Doron Oved

Product type

Artist

About the Artist

Doron Oved - Days

Like the cherry blossom in Japanese culture, Doron Oved captures points along the timeline that reveal the height of beauty and the melancholy intangibility of life. Life in general, and life here and now.

Urban photos that document what at first look like everyday scenes, at a second glance turn out to be the high points in
the urban life cycle.

Oved looks at what is happening in front of her without interfering, waiting patiently and attentively for rare moments: the moment when the lavish chair and the plastic tool box will come together; the spiraling fragments of an unwinding gutter pipe on a narrow sidewalk;

electrical wires loosely gathered high above. These occurrences encapsulate the
singular life mission of the photographed objects – which are in fact subjects with their own will and resolve: the payphone handset will never reach further, the rock in the snow has never said nothing more precise, the cloud that
crosses the sky will vanish in an instant.

The thought put into each photograph – its size, framing, placement – is like an attempt to bring the sublime and ephemeral moments back to life, to generously conjure the experience of the one-off encounter with them for the viewer. As if this is not just the record of something that has already passed, but the very thing itself.

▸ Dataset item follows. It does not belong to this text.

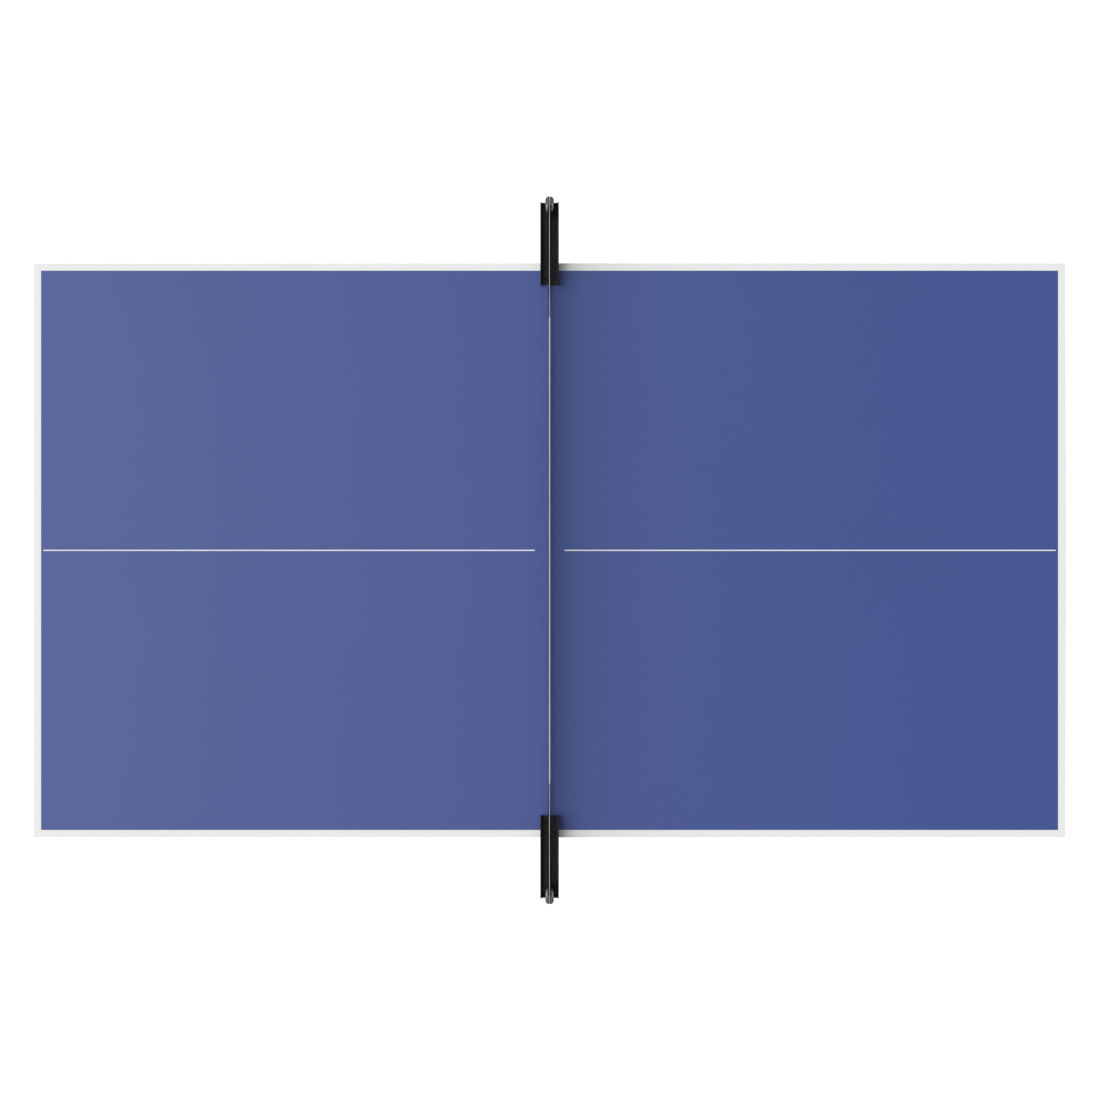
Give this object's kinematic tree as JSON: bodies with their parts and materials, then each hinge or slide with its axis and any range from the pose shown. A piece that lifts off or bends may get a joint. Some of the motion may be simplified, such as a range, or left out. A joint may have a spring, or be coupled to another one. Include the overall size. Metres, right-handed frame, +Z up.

And what is the thing itself?

What is it about these works that
touches us so?

Perhaps it is the comfort of the
familiar.

The entire exhibition can be read as a lexicon of the environment that has always been around us – but it is not often that we pause and really look at it. While at the heart of the works there is indeed a great deal of the broken, the sullied, the wounded, the neglected, the lonely – the beauty emerges from the wound; the city is a hidden portal to another place, and the loneliness is aimed at the heart. As though the simple, the domestic, and the familiar come to the surface from the depths of pain and hardship.

 “And all things are simple/and alive/and you may touch them” (Leah Goldberg).